• _Problem requirements_
Extract the lines between the ones holding "Model this object" and "const SEED = 12;", inclusive, exactly as written and nothing more.

• _Dataset entries_
-- Start --

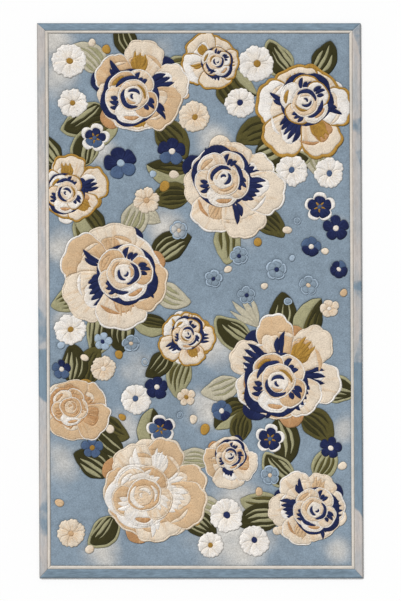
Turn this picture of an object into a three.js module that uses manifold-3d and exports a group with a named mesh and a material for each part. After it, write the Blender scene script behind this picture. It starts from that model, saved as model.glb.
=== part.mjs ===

-- End --
-- Start --

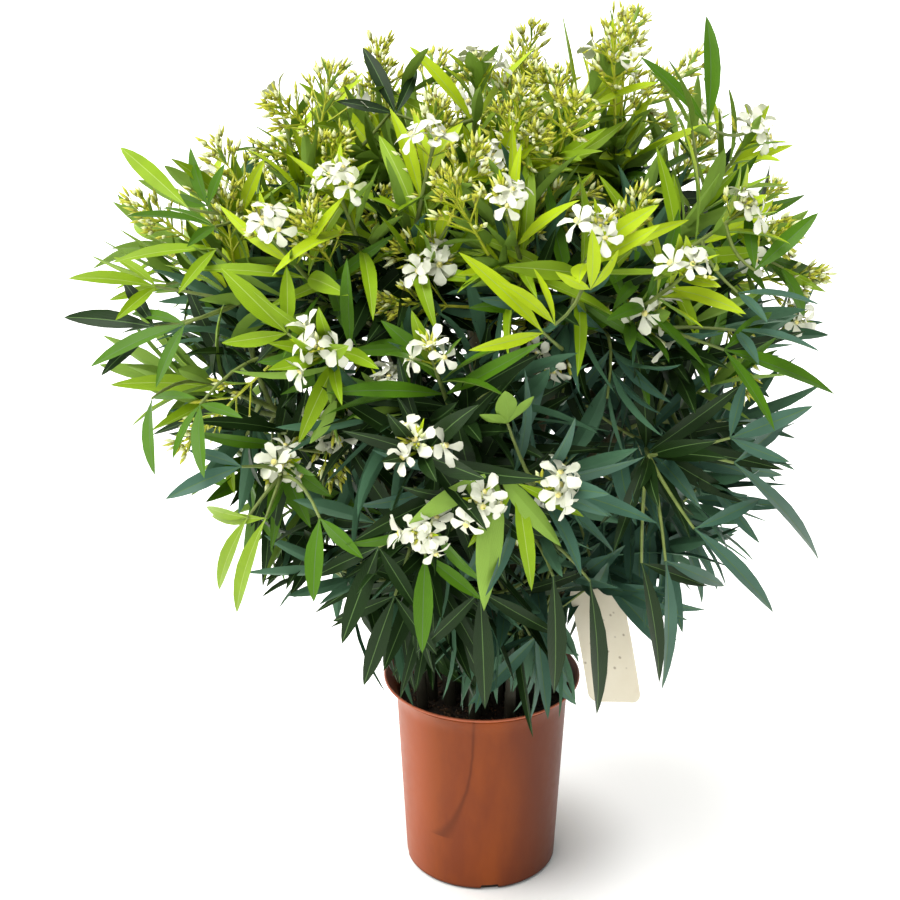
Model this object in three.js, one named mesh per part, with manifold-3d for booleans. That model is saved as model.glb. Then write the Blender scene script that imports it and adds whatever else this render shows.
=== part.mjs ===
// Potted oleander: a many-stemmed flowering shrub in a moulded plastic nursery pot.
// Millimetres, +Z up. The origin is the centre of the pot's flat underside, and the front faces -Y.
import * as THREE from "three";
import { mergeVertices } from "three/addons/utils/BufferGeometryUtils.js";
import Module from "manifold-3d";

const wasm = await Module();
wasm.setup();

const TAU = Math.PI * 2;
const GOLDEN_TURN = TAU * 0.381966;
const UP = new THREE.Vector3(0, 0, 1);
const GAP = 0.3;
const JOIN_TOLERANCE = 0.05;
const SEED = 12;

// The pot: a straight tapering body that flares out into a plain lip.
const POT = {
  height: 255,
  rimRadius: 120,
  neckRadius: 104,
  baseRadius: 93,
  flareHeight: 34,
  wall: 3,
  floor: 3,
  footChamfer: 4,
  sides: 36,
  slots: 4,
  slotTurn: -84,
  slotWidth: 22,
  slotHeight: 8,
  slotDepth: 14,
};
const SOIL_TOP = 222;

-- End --

• _Solution for this problem_
Model this object in three.js, one named mesh per part, with manifold-3d for booleans. That model is saved as model.glb. Then write the Blender scene script that imports it and adds whatever else this render shows.
=== part.mjs ===
// Potted oleander: a many-stemmed flowering shrub in a moulded plastic nursery pot.
// Millimetres, +Z up. The origin is the centre of the pot's flat underside, and the front faces -Y.
import * as THREE from "three";
import { mergeVertices } from "three/addons/utils/BufferGeometryUtils.js";
import Module from "manifold-3d";

const wasm = await Module();
wasm.setup();

const TAU = Math.PI * 2;
const GOLDEN_TURN = TAU * 0.381966;
const UP = new THREE.Vector3(0, 0, 1);
const GAP = 0.3;
const JOIN_TOLERANCE = 0.05;
const SEED = 12;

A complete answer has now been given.